Weak Law of Large Numbers

Let $X_{1},X_{2}, \ldots, X_{n} \, \ldots$ be independent and identically distributed (i.i.d) random variables with finite mean $\mu$. Then, for all $\epsilon >0$: \[ \lim_{n\rightarrow \infty } \mathbb{P}\Bigl( \bigl| \overline{X}_n-\mu \bigr| \ge \epsilon \Bigr) \, = \, 0 \] where \[ \overline{X}_n \, = \, \frac{1}{n} \, \sum_{i=1}^n X_i \]
Interpretation: The probability that the average of a large number of independent measurements of a random variable deviates (by any fixed amount) from their expected value
decreases as the averages involve more observations.
In Statistics this is recast as follows: the sample average is a consistent estimator for the population mean.

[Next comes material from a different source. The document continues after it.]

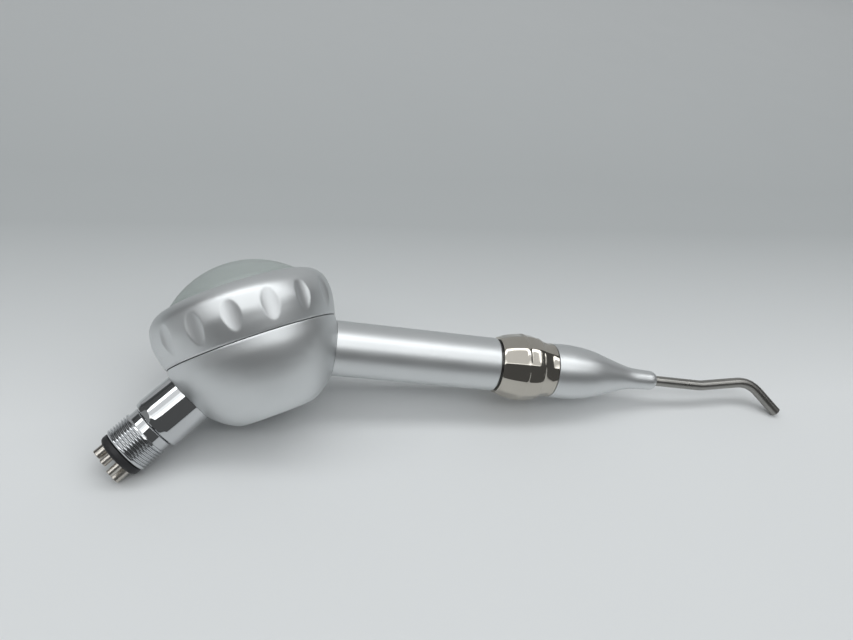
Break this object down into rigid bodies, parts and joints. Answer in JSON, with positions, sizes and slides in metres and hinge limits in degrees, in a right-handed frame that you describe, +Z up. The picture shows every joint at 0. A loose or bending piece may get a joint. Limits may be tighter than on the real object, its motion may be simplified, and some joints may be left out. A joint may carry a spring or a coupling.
{
  "type": "dental air polisher handpiece",
  "caption": "Dental air polisher handpiece: side powder bowl with a screw ring and frosted dome lid, hose connector, straight handle and bent nozzle.",
  "frame": {"origin": "under the centre of the bounding box, on the table that the handpiece lies on", "axes": "+X level along the handle towards the nozzle, +Z up from the table, +Y towards the lid side; the handpiece lies on its flank"},
  "size_m": [0.1826, 0.0502, 0.0433],
  "materials": {
    "satin_aluminium": "satin, fine bead-blasted and clear anodised",
    "frosted_lid": "frosted translucent",
    "chrome": "bright chrome plate",
    "nickel": "polished nickel, warm tint",
    "pin_steel": "drawn tube with faint rings",
    "nozzle_steel": "dull drawn stainless",
    "inner_steel": "turned",
    "white_plastic": "plain",
    "clear_silicone": "soft",
    "black_rubber": "matt"
  },
  "bodies": {
    "body": {"powder_bowl": "satin_aluminium", "powder_tube": "inner_steel", "air_inlet_tube": "inner_steel", "water_tube": "inner_steel", "handle_tube": "satin_aluminium", "handle_root_bush": "inner_steel", "handle_spacer": "white_plastic", "swivel_socket": "inner_steel", "coupling_sleeve": "chrome"},
    "lid": {"dome_lid": "frosted_lid", "lid_seal": "clear_silicone", "slip_washer": "white_plastic"},
    "ring": {"cap_ring": "satin_aluminium"},
    "swivel": {"swivel_core": "inner_steel", "swivel_clip": "inner_steel", "swivel_o_ring_rear": "black_rubber", "swivel_o_ring_front": "black_rubber"},
    "nozzle": {"nozzle_spigot": "inner_steel", "spigot_o_ring": "black_rubber", "head_o_ring": "black_rubber", "nozzle_head": "satin_aluminium", "nozzle_tube": "nozzle_steel", "powder_jet_tube": "nozzle_steel"},
    "nut": {"lock_nut": "nickel"},
    "connector": {"hose_connector": "chrome", "connector_gasket": "black_rubber", "connector_clip": "inner_steel", "connector_o_ring_rear": "black_rubber", "connector_o_ring_front": "black_rubber", "exhaust_tube": "pin_steel", "chip_air_tube": "pin_steel", "water_inlet_tube": "pin_steel", "drive_air_tube": "pin_steel"}
  },
  "joints": [
    {"name": "lid_unscrew", "type": "slide", "parent": "body", "child": "lid", "axis": [-0.3628, 0.6993, 0.6159], "range_m": [0, 0.008]},
    {"name": "ring_turn", "type": "hinge", "parent": "lid", "child": "ring", "pos_m": [-0.05746, 0.00257, 0.02022], "axis": [-0.3628, 0.6993, 0.6159], "range_deg": [0, 720]},
    {"name": "nozzle_swivel", "type": "hinge", "parent": "body", "child": "swivel", "pos_m": [0.00414, 0.0032, 0.01403], "axis": [0.9941, 0, -0.1082], "continuous": true},
    {"name": "nozzle_release", "type": "slide", "parent": "swivel", "child": "nozzle", "axis": [0.9941, 0, -0.1082], "range_m": [0, 0.006]},
    {"name": "nut_turn", "type": "hinge", "parent": "nozzle", "child": "nut", "pos_m": [0.00414, 0.0032, 0.01403], "axis": [0.9941, 0, -0.1082], "range_deg": [0, 2160]},
    {"name": "hose_connector_swivel", "type": "hinge", "parent": "body", "child": "connector", "pos_m": [-0.0787, -0.01405, 0.00884], "axis": [-0.7234, -0.5694, -0.3905], "continuous": true}
  ],
  "couplings": [
    {"joint": "ring_turn", "follows": "lid_unscrew", "rad_per_m": 1570},
    {"joint": "nut_turn", "follows": "nozzle_release", "rad_per_m": 6280}
  ]
}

The Central Limit Theorem (CLT)

Let $X_{1},X_{2}, \ldots, X_{n} \, \ldots$ be independent and identically distributed (i.i.d) random variables with finite mean $\mu$ and variance $\sigma^2$.

Then, for any $z \in \mathbb{R}$:

\[ \lim_{n\rightarrow \infty } \mathbb{P}\left( \frac{\overline{X}_n-\mu }{\sigma /\sqrt{n}} \ \le \ z \, \right) = \Phi \left( z\right) \] where $\Phi( z )$ is the CDF of a $\mathcal{N}(0,1)$ distribution

Approximate Distribution of $\overline{X}_n$

The CLT states that the distribution of the standardized sample average (which is a random variable) \[ \frac{\overline{X}_n - \mu }{\sigma /\sqrt{n}} \] is approximately that of a $\mathcal{N}(0, 1)$ r.v.
As a rule of thumb, the approximation is good for $n \ge 30$ (see the Berry-Esseen Theorem)
In other words: \[ \overline{X}_n \text{ \ is \ approximately \ } \mathcal{N}\left( \mu ,\frac{\sigma ^{2}}{n} \right) \text{ \ for large }n \]

Example 2 - Reloaded

A measure of the distance to a distant star is a random variable with mean $$ (the true distance) and variance $4$ light years.
An astronomer will perform several independent measurements, $X_{i},$ $% i=1,2,...,n$ of the distance and use their average $\overline{X}_n$ as an estimate for the true distance.
How many measurements must she perform so that \[ \mathbb{P}\left( \bigl\vert \overline{X}_n - \mu \bigr\vert <0.5 \text{ light years} \right) \, \ge \, 0.95 \ ? \]

Example 2 - Reloaded

\[ \begin{aligned} \mathbb{P}\left( \bigl\vert \overline{X}_n - \mu \bigr\vert <0.5\right) &= \mathbb{P}\left( -0.5 < \overline{X}_n - \mu <0.5\right) \\ & \\ &= \mathbb{P}\left( \frac{-0.5}{2/\sqrt{n}}<\frac{\overline{X}_n - \mu }{2/\sqrt{n}} < \frac{0.5}{2/\sqrt{n}}\right) \\ & \\ & \thickapprox \Phi \left( \frac{0.5}{2/\sqrt{n}}\right) -\Phi \left( - \frac{0.5}{2/\sqrt{n}}\right) \\ & \\ &= 2\Phi \left( \frac{0.5}{2/\sqrt{n}}\right) -1 \end{aligned} \]

Example 2 - Reloaded

\[ \begin{aligned} 2\Phi \left( \frac{0.5}{2/\sqrt{n}}\right) -1 & \ge 0.95 \\ & \\ \Phi \left( \frac{0.5}{2/\sqrt{n}}\right) & \ge 0.975 \\ & \\ \sqrt{n}\frac{0.5}{2} & \ge \Phi ^{-1}\left( 0.975\right) =1.96 \\ & \\ n & \ge \left( \frac{1.96\times 2}{0.5}\right)^{2}=61.47 \end{aligned} \]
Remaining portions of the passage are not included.